▸ Aim
Output exactly the lines that run from the line containing "then the fill." through the line containing "before = set(bpy.data.objects)", with both ends included.

(Modeling code records)

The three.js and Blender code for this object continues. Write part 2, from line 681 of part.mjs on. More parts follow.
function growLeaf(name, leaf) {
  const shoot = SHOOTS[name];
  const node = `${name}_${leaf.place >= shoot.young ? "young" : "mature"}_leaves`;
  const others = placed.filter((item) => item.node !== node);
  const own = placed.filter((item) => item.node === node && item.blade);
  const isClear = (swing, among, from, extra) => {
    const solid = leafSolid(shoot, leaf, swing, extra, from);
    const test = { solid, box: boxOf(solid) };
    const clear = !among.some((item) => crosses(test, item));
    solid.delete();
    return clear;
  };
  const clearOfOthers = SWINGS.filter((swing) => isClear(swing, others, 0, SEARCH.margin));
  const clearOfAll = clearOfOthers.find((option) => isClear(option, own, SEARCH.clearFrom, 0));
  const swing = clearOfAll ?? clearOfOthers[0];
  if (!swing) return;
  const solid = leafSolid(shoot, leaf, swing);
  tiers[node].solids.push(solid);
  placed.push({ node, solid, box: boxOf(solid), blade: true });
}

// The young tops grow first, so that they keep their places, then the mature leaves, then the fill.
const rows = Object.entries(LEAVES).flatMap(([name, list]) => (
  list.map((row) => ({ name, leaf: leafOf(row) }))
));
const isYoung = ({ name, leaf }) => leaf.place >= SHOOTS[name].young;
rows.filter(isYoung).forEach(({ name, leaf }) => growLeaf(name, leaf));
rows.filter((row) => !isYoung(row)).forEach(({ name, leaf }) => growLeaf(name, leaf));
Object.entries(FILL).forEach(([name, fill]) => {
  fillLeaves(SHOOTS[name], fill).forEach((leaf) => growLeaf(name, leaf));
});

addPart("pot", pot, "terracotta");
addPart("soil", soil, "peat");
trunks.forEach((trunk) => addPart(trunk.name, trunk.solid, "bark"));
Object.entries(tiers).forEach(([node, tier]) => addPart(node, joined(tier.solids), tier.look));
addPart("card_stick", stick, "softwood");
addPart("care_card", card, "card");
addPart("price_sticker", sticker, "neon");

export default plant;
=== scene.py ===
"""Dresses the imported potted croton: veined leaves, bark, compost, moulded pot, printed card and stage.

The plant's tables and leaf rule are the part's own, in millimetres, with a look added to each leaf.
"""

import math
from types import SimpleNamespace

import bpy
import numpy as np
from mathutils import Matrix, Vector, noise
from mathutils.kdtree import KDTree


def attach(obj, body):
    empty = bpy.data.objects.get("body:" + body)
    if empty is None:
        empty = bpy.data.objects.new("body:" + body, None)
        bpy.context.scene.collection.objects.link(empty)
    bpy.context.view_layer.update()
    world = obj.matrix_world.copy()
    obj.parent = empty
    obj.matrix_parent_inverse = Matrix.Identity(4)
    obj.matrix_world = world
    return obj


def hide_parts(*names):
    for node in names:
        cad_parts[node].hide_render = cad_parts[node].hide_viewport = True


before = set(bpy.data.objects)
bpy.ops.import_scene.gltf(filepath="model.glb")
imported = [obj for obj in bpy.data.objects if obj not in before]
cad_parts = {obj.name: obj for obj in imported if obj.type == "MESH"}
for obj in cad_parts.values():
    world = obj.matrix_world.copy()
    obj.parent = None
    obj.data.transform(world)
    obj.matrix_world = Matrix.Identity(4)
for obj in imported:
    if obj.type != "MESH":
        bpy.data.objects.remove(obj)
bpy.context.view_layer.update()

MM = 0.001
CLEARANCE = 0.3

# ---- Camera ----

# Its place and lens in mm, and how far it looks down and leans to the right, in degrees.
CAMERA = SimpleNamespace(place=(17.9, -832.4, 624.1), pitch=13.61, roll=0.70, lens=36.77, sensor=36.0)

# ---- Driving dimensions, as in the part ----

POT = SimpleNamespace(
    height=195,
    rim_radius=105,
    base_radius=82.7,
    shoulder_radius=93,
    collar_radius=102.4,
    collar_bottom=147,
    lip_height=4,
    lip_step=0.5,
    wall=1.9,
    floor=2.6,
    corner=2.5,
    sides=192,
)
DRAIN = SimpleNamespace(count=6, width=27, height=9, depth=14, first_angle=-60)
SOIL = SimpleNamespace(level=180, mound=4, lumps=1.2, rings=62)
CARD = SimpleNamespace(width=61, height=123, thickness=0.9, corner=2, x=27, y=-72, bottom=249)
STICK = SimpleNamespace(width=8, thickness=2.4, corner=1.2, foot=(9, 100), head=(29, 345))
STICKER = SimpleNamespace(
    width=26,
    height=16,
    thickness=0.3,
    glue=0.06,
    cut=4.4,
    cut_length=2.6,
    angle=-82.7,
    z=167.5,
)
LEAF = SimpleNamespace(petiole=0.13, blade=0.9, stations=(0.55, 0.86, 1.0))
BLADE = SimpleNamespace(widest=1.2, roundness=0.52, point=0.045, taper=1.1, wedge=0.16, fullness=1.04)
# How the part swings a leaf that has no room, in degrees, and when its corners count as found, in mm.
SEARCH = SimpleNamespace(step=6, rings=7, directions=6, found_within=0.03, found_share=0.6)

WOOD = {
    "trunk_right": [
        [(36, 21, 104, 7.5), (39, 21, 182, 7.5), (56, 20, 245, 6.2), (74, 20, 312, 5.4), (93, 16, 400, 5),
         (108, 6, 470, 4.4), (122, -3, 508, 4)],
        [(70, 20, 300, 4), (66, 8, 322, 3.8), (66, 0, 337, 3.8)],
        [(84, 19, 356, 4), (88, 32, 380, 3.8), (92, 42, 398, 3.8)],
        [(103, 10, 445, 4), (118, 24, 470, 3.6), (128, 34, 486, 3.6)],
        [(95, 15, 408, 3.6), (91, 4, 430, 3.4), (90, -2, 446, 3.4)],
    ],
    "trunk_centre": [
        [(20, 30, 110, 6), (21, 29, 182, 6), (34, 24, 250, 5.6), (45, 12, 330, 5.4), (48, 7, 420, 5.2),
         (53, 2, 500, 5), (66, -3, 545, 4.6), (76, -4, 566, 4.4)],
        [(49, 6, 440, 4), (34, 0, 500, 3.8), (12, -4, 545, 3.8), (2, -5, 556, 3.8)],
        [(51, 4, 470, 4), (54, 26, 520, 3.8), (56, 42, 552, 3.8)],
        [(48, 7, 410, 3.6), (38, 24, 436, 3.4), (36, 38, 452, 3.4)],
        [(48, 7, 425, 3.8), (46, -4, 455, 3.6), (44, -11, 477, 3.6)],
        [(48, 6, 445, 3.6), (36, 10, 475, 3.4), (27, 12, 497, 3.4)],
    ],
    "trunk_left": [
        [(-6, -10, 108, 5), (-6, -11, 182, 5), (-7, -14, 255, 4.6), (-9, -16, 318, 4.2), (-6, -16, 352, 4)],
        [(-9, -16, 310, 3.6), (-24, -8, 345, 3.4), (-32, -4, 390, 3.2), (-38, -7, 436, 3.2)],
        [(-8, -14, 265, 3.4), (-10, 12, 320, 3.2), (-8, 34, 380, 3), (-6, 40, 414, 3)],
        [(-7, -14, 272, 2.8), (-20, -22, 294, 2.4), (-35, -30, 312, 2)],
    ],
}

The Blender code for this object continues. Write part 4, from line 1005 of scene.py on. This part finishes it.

▸ The response
// The young tops grow first, so that they keep their places, then the mature leaves, then the fill.
const rows = Object.entries(LEAVES).flatMap(([name, list]) => (
  list.map((row) => ({ name, leaf: leafOf(row) }))
));
const isYoung = ({ name, leaf }) => leaf.place >= SHOOTS[name].young;
rows.filter(isYoung).forEach(({ name, leaf }) => growLeaf(name, leaf));
rows.filter((row) => !isYoung(row)).forEach(({ name, leaf }) => growLeaf(name, leaf));
Object.entries(FILL).forEach(([name, fill]) => {
  fillLeaves(SHOOTS[name], fill).forEach((leaf) => growLeaf(name, leaf));
});

addPart("pot", pot, "terracotta");
addPart("soil", soil, "peat");
trunks.forEach((trunk) => addPart(trunk.name, trunk.solid, "bark"));
Object.entries(tiers).forEach(([node, tier]) => addPart(node, joined(tier.solids), tier.look));
addPart("card_stick", stick, "softwood");
addPart("care_card", card, "card");
addPart("price_sticker", sticker, "neon");

export default plant;
=== scene.py ===
"""Dresses the imported potted croton: veined leaves, bark, compost, moulded pot, printed card and stage.

The plant's tables and leaf rule are the part's own, in millimetres, with a look added to each leaf.
"""

import math
from types import SimpleNamespace

import bpy
import numpy as np
from mathutils import Matrix, Vector, noise
from mathutils.kdtree import KDTree


def attach(obj, body):
    empty = bpy.data.objects.get("body:" + body)
    if empty is None:
        empty = bpy.data.objects.new("body:" + body, None)
        bpy.context.scene.collection.objects.link(empty)
    bpy.context.view_layer.update()
    world = obj.matrix_world.copy()
    obj.parent = empty
    obj.matrix_parent_inverse = Matrix.Identity(4)
    obj.matrix_world = world
    return obj


def hide_parts(*names):
    for node in names:
        cad_parts[node].hide_render = cad_parts[node].hide_viewport = True


before = set(bpy.data.objects)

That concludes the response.